Camp estetiği diye bir şey vardır. Yani “bilinçli dandiklik” diyebiliriz camp estetiği için.
Kaurismaki’nin filmleri bu kategoriye cuk oturur. İleride ben de yönetmen olmayı düşünüyorum ve tarz olarak da camp estetiğini seçeceğim. Filmlerimi dandik bulurlarsa “camp estetiği yapıyoruz ya kardeşim” diyeceğim.
Diyaloglar, kurgu, oyunculuklar, külüstür arabalar, pejmürde evler, pejmürde kıyafetler hep bilinçli seçilmiştir. Rüya gibi bir toplum olduğu düşünülen Finlandiya toplumunun da aslında bir dog-eat-dog toplumu olduğunu göstermek ister. Laf aramızda bir kere Helsinki’ye gittim ben ve her şeyi çok muntazam buldum…

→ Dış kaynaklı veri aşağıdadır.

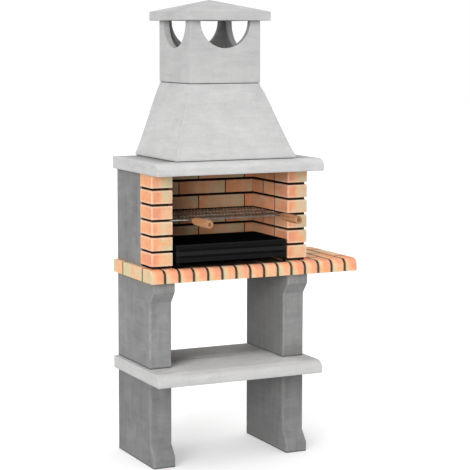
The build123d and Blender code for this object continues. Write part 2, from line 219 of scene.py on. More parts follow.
class FinishSheet:
    """The node tree of one finish, or of the room."""

    def __init__(self, owner: bpy.types.Material | bpy.types.World) -> None:
        """Start with an empty tree.

        Args:
            owner: The material or world whose tree it is.
        """
        self.owner = owner
        self.owner.use_nodes = True
        self.tree = self.owner.node_tree
        self.tree.nodes.clear()
        self.places: dict[Triple, Signal] = {}

    def node(
        self,
        kind: str,
        settings: dict[str, Any] | None = None,
        sockets: dict[int | str, Any] | None = None,
        output: int | str = 0,
    ) -> Signal:
        """Add any node.

        Args:
            kind: The node's type.
            settings: The node's own settings, set first; stops are a colour ramp's.
            sockets: Values or signals of its inputs, by name or number.
            output: The output to hand back, by name or number.

        Returns:
            The chosen output.
        """
        made = self.tree.nodes.new(kind)
        for name, value in (settings or {}).items():
            if name == "stops":
                self._set_stops(made.color_ramp, value)
            else:
                setattr(made, name, value)
        for key, value in (sockets or {}).items():
            socket = made.inputs[key]
            if isinstance(value, Signal):
                self.tree.links.new(value.socket, socket)
            elif isinstance(value, tuple) and len(socket.default_value) > len(value):
                socket.default_value = (*value, 1.0)
            else:
                socket.default_value = value
        return Signal(self, made.outputs[output])

    @staticmethod
    def _set_stops(ramp: bpy.types.ColorRamp, stops: Stops) -> None:
        """Give a colour ramp its stops.

        Args:
            ramp: The ramp.
            stops: Places from 0 to 1 with their colours, in order.
        """
        while len(ramp.elements) < len(stops):
            ramp.elements.new(1.0)
        for element, (place, colour) in zip(ramp.elements, stops):
            element.position = place
            element.color = (*colour, 1.0)

    def place(self, stretch: Triple = (1.0, 1.0, 1.0)) -> Signal:
        """The point of the piece in metres, multiplied along each axis.

        Args:
            stretch: Factors along X, Y and Z.

        Returns:
            The point as a vector.
        """
        if stretch not in self.places:
            sockets = {0: self.node("ShaderNodeTexCoord", output="Object"), 1: stretch}
            self.places[stretch] = self.node(
                "ShaderNodeVectorMath", {"operation": "MULTIPLY"}, sockets
            )
        return self.places[stretch]

    def along(self, axis: str) -> Signal:
        """The point's coordinate along an axis, in metres."""
        return self.node("ShaderNodeSeparateXYZ", None, {0: self.place()}, axis)

    def mark(self, mark: Mark) -> Signal:
        """A mark that the mesh carries on its points."""
        return self.node("ShaderNodeAttribute", {"attribute_name": mark.value}, output="Fac")

    def cloud(self, layer: Layer) -> Signal:
        """Smooth noise.

        Args:
            layer: The layer's size and character.

        Returns:
            The noise, 0 to 1.
        """
        sockets = {
            "Vector": self.place(layer.stretch),
            "Scale": layer.scale,
            "Detail": layer.detail,
            "Distortion": layer.twist,
        }
        value = self.node("ShaderNodeTexNoise", None, sockets, "Fac")
        return value.over(*layer.limits) if layer.limits else value

    def scattered(self, specks: Specks) -> Signal:
        """Scattered round specks.

        Args:
            specks: Their size and spacing.

        Returns:
            1 in a speck's middle, 0 outside.
        """
        sockets = {"Vector": self.place(), "Scale": specks.scale}
        near = self.node("ShaderNodeTexVoronoi", None, sockets, "Distance")
        few = self.cloud(Layer(specks.scale / 3, limits=specks.scatter))
        return (1 - near / specks.size).limited() * few

    def mix(self, first: Any, second: Any, share: Any, blend: str = "MIX") -> Signal:
        """Blend two colours.

        Args:
            first: The colour at share 0.
            second: The colour at share 1.
            share: How much of the second.
            blend: The way of blending.

        Returns:
            The blended colour.
        """
        settings = {"data_type": "RGBA", "blend_type": blend}
        sockets = {0: share, MIX_FIRST: first, MIX_SECOND: second}
        return self.node("ShaderNodeMix", settings, sockets, MIX_OUT)

    def ramp(self, share: Signal, stops: Stops) -> Signal:
        """Read a colour off a ramp."""
        return self.node("ShaderNodeValToRGB", {"stops": stops}, {0: share}, "Color")

    def tone(self, colour: Signal, share: Signal, low: float, high: float) -> Signal:
        """Multiply a colour by a grey between two levels.

        Args:
            colour: The colour.
            share: 0 gives the low level, 1 the high one.
            low: Grey level at share 0.
            high: Grey level at share 1.

        Returns:
            The toned colour.
        """
        grey = self.mix((low,) * 3, (high,) * 3, share)
        return self.mix(colour, grey, 1.0, "MULTIPLY")

    def close(
        self,
        colour: Signal,
        roughness: Signal,
        height: Signal,
        depth: float,
        others: dict[str, Any],
    ) -> bpy.types.Material:
        """End the tree with its shader.

        Args:
            colour: Base colour.
            roughness: Roughness.
            height: Height of the relief, 0 to 1.
            depth: Depth of the relief in metres.
            others: The shader's other inputs.

        Returns:
            The finished material.
        """
        relief = {"Strength": 1.0, "Distance": depth, "Height": height}
        normal = self.node("ShaderNodeBump", None, relief)
        sockets = {"Base Color": colour, "Roughness": roughness, "Normal": normal}
        self.node_out(self.node("ShaderNodeBsdfPrincipled", None, sockets | others))
        return self.owner

    def node_out(self, shader: Signal, kind: str = "ShaderNodeOutputMaterial") -> None:
        """Join a shader to the tree's output."""
        out = self.tree.nodes.new(kind)
        self.tree.links.new(shader.socket, out.inputs["Surface"])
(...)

Kaurismaki’nin enteresan kişiliği, nüktedan mizacı ve bu politik düşünceleri ortaya bu benzersiz sinema evrenini çıkartmıştır. Oraya aitiz ve orayı seviyoruz
Bir keresinde kendisiyle röportaj yapma girişiminde bulundum ama olmadı tabi…Kendisiyle ilgili yazdığım bir yazı da bir sol haber sitesinde yayınlanmadı.
Kendisiyle mutlaka tanışmanızı arzu ederim. Büyük ihtimalle “bu ne ya” diyeceksiniz ama yüzde sekiziniz onu çok seveceksiniz…
İyi akşamlar.
Alakasız Not: Eti Burçak “Kurabi” diye bir şey çıkartmış, tek kelimeyle harika.